Task objective: Print the entire listing. Each line must match the original exactly.
-- start of Data extract --
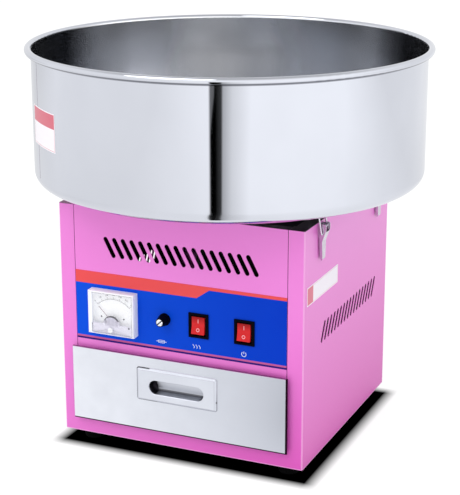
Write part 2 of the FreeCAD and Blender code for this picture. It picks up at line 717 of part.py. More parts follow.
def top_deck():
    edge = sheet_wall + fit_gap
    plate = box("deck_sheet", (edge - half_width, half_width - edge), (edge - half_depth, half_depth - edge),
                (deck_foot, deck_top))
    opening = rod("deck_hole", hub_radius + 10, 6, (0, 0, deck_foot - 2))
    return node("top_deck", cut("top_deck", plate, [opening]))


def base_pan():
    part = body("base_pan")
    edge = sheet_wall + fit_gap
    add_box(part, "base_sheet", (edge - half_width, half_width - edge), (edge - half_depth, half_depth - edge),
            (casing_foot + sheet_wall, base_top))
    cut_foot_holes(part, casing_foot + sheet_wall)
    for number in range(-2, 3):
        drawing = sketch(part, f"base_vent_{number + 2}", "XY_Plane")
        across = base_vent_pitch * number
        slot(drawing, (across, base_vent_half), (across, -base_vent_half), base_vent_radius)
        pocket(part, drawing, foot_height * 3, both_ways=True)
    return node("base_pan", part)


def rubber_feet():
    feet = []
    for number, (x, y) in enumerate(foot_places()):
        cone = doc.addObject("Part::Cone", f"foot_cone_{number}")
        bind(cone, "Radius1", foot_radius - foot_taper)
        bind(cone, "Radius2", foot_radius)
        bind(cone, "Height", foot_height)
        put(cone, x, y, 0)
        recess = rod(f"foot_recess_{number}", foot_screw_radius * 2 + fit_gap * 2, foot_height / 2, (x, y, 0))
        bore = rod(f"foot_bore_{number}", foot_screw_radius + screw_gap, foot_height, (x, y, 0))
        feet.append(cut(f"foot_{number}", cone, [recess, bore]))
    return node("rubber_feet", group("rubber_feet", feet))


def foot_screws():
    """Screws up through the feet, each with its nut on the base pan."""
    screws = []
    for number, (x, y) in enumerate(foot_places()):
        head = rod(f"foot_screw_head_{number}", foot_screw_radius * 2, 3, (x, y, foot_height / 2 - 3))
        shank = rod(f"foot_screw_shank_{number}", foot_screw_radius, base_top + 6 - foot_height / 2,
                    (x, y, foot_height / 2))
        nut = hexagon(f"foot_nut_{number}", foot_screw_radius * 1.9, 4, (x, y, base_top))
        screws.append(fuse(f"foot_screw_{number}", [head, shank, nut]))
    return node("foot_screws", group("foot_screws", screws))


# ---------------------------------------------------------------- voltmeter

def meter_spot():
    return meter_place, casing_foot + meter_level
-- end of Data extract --
Answer:
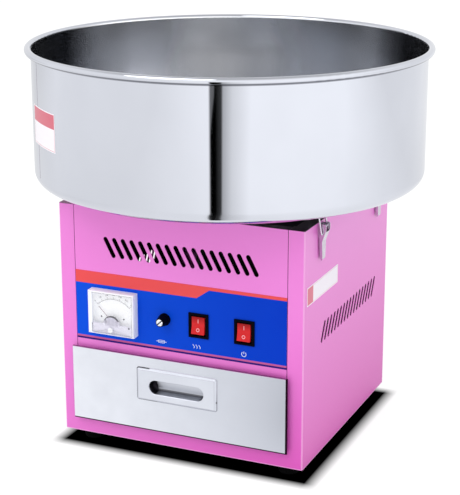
Write part 2 of the FreeCAD and Blender code for this picture. It picks up at line 717 of part.py. More parts follow.
def top_deck():
    edge = sheet_wall + fit_gap
    plate = box("deck_sheet", (edge - half_width, half_width - edge), (edge - half_depth, half_depth - edge),
                (deck_foot, deck_top))
    opening = rod("deck_hole", hub_radius + 10, 6, (0, 0, deck_foot - 2))
    return node("top_deck", cut("top_deck", plate, [opening]))


def base_pan():
    part = body("base_pan")
    edge = sheet_wall + fit_gap
    add_box(part, "base_sheet", (edge - half_width, half_width - edge), (edge - half_depth, half_depth - edge),
            (casing_foot + sheet_wall, base_top))
    cut_foot_holes(part, casing_foot + sheet_wall)
    for number in range(-2, 3):
        drawing = sketch(part, f"base_vent_{number + 2}", "XY_Plane")
        across = base_vent_pitch * number
        slot(drawing, (across, base_vent_half), (across, -base_vent_half), base_vent_radius)
        pocket(part, drawing, foot_height * 3, both_ways=True)
    return node("base_pan", part)


def rubber_feet():
    feet = []
    for number, (x, y) in enumerate(foot_places()):
        cone = doc.addObject("Part::Cone", f"foot_cone_{number}")
        bind(cone, "Radius1", foot_radius - foot_taper)
        bind(cone, "Radius2", foot_radius)
        bind(cone, "Height", foot_height)
        put(cone, x, y, 0)
        recess = rod(f"foot_recess_{number}", foot_screw_radius * 2 + fit_gap * 2, foot_height / 2, (x, y, 0))
        bore = rod(f"foot_bore_{number}", foot_screw_radius + screw_gap, foot_height, (x, y, 0))
        feet.append(cut(f"foot_{number}", cone, [recess, bore]))
    return node("rubber_feet", group("rubber_feet", feet))


def foot_screws():
    """Screws up through the feet, each with its nut on the base pan."""
    screws = []
    for number, (x, y) in enumerate(foot_places()):
        head = rod(f"foot_screw_head_{number}", foot_screw_radius * 2, 3, (x, y, foot_height / 2 - 3))
        shank = rod(f"foot_screw_shank_{number}", foot_screw_radius, base_top + 6 - foot_height / 2,
                    (x, y, foot_height / 2))
        nut = hexagon(f"foot_nut_{number}", foot_screw_radius * 1.9, 4, (x, y, base_top))
        screws.append(fuse(f"foot_screw_{number}", [head, shank, nut]))
    return node("foot_screws", group("foot_screws", screws))


# ---------------------------------------------------------------- voltmeter

def meter_spot():
    return meter_place, casing_foot + meter_level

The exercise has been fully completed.